Object data in JSON:
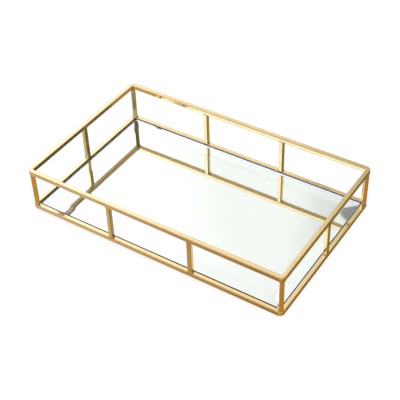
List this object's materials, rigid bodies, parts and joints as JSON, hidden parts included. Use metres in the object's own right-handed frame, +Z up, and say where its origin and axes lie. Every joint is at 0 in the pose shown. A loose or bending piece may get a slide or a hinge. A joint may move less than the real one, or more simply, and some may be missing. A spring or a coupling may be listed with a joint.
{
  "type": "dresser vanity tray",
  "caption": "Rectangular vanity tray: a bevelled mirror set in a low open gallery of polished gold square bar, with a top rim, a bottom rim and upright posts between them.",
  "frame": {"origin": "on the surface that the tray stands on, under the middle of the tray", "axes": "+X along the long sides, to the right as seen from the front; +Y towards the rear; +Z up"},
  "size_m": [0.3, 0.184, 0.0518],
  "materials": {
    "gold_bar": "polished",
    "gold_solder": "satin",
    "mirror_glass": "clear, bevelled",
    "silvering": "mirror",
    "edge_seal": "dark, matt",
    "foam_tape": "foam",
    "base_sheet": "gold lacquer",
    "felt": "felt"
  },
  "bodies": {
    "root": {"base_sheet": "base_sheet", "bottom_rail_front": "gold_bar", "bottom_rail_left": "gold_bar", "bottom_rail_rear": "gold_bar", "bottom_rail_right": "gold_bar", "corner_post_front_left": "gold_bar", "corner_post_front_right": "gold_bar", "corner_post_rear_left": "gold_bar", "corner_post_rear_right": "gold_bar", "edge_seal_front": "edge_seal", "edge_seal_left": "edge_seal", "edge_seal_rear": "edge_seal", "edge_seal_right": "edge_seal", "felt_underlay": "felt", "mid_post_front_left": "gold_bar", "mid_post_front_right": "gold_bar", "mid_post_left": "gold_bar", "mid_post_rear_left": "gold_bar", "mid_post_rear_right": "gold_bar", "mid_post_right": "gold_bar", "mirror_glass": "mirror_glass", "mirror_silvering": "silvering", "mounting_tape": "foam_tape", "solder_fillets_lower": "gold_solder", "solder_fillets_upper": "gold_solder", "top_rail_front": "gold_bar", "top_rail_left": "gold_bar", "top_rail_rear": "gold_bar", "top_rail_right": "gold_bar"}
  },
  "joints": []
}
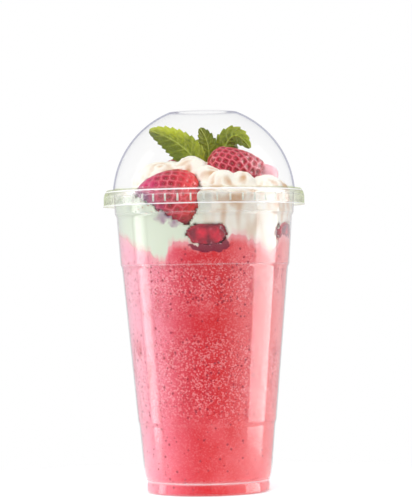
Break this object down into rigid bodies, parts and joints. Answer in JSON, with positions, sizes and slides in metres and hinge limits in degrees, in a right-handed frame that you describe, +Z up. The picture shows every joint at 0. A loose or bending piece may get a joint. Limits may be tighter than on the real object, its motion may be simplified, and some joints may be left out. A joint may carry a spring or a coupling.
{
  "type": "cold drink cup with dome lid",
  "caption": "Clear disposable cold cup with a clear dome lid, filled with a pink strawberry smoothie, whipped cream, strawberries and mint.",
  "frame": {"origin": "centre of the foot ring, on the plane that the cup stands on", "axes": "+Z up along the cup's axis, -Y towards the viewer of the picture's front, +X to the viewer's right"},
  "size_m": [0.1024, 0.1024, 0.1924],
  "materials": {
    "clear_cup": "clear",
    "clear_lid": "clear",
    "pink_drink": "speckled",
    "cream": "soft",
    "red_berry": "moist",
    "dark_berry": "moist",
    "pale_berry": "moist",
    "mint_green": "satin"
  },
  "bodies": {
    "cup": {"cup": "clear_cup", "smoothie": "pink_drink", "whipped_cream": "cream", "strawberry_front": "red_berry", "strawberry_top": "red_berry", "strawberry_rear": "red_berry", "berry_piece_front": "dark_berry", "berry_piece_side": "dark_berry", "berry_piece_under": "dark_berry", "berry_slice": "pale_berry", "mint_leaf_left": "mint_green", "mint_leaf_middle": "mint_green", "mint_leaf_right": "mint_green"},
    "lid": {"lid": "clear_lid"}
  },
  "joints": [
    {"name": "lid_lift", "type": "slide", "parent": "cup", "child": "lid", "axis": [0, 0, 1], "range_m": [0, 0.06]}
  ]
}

■ **Written problem**: Your task is to return the full listing exactly as it was given.

■ **Output for this task**:
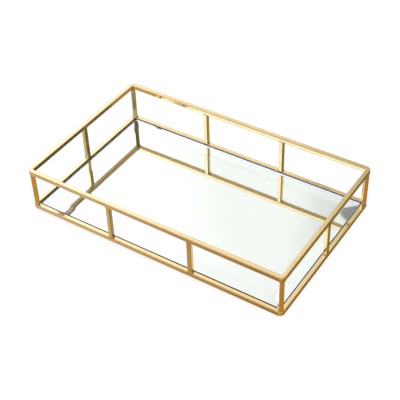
List this object's materials, rigid bodies, parts and joints as JSON, hidden parts included. Use metres in the object's own right-handed frame, +Z up, and say where its origin and axes lie. Every joint is at 0 in the pose shown. A loose or bending piece may get a slide or a hinge. A joint may move less than the real one, or more simply, and some may be missing. A spring or a coupling may be listed with a joint.
{
  "type": "dresser vanity tray",
  "caption": "Rectangular vanity tray: a bevelled mirror set in a low open gallery of polished gold square bar, with a top rim, a bottom rim and upright posts between them.",
  "frame": {"origin": "on the surface that the tray stands on, under the middle of the tray", "axes": "+X along the long sides, to the right as seen from the front; +Y towards the rear; +Z up"},
  "size_m": [0.3, 0.184, 0.0518],
  "materials": {
    "gold_bar": "polished",
    "gold_solder": "satin",
    "mirror_glass": "clear, bevelled",
    "silvering": "mirror",
    "edge_seal": "dark, matt",
    "foam_tape": "foam",
    "base_sheet": "gold lacquer",
    "felt": "felt"
  },
  "bodies": {
    "root": {"base_sheet": "base_sheet", "bottom_rail_front": "gold_bar", "bottom_rail_left": "gold_bar", "bottom_rail_rear": "gold_bar", "bottom_rail_right": "gold_bar", "corner_post_front_left": "gold_bar", "corner_post_front_right": "gold_bar", "corner_post_rear_left": "gold_bar", "corner_post_rear_right": "gold_bar", "edge_seal_front": "edge_seal", "edge_seal_left": "edge_seal", "edge_seal_rear": "edge_seal", "edge_seal_right": "edge_seal", "felt_underlay": "felt", "mid_post_front_left": "gold_bar", "mid_post_front_right": "gold_bar", "mid_post_left": "gold_bar", "mid_post_rear_left": "gold_bar", "mid_post_rear_right": "gold_bar", "mid_post_right": "gold_bar", "mirror_glass": "mirror_glass", "mirror_silvering": "silvering", "mounting_tape": "foam_tape", "solder_fillets_lower": "gold_solder", "solder_fillets_upper": "gold_solder", "top_rail_front": "gold_bar", "top_rail_left": "gold_bar", "top_rail_rear": "gold_bar", "top_rail_right": "gold_bar"}
  },
  "joints": []
}
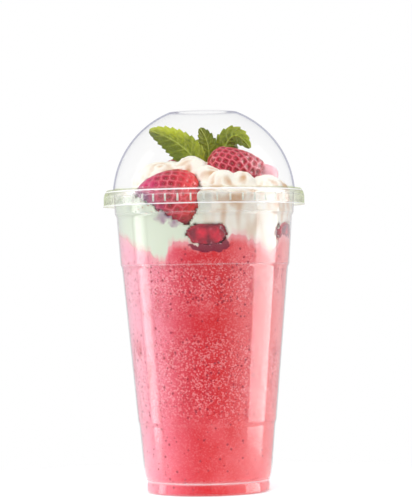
Break this object down into rigid bodies, parts and joints. Answer in JSON, with positions, sizes and slides in metres and hinge limits in degrees, in a right-handed frame that you describe, +Z up. The picture shows every joint at 0. A loose or bending piece may get a joint. Limits may be tighter than on the real object, its motion may be simplified, and some joints may be left out. A joint may carry a spring or a coupling.
{
  "type": "cold drink cup with dome lid",
  "caption": "Clear disposable cold cup with a clear dome lid, filled with a pink strawberry smoothie, whipped cream, strawberries and mint.",
  "frame": {"origin": "centre of the foot ring, on the plane that the cup stands on", "axes": "+Z up along the cup's axis, -Y towards the viewer of the picture's front, +X to the viewer's right"},
  "size_m": [0.1024, 0.1024, 0.1924],
  "materials": {
    "clear_cup": "clear",
    "clear_lid": "clear",
    "pink_drink": "speckled",
    "cream": "soft",
    "red_berry": "moist",
    "dark_berry": "moist",
    "pale_berry": "moist",
    "mint_green": "satin"
  },
  "bodies": {
    "cup": {"cup": "clear_cup", "smoothie": "pink_drink", "whipped_cream": "cream", "strawberry_front": "red_berry", "strawberry_top": "red_berry", "strawberry_rear": "red_berry", "berry_piece_front": "dark_berry", "berry_piece_side": "dark_berry", "berry_piece_under": "dark_berry", "berry_slice": "pale_berry", "mint_leaf_left": "mint_green", "mint_leaf_middle": "mint_green", "mint_leaf_right": "mint_green"},
    "lid": {"lid": "clear_lid"}
  },
  "joints": [
    {"name": "lid_lift", "type": "slide", "parent": "cup", "child": "lid", "axis": [0, 0, 1], "range_m": [0, 0.06]}
  ]
}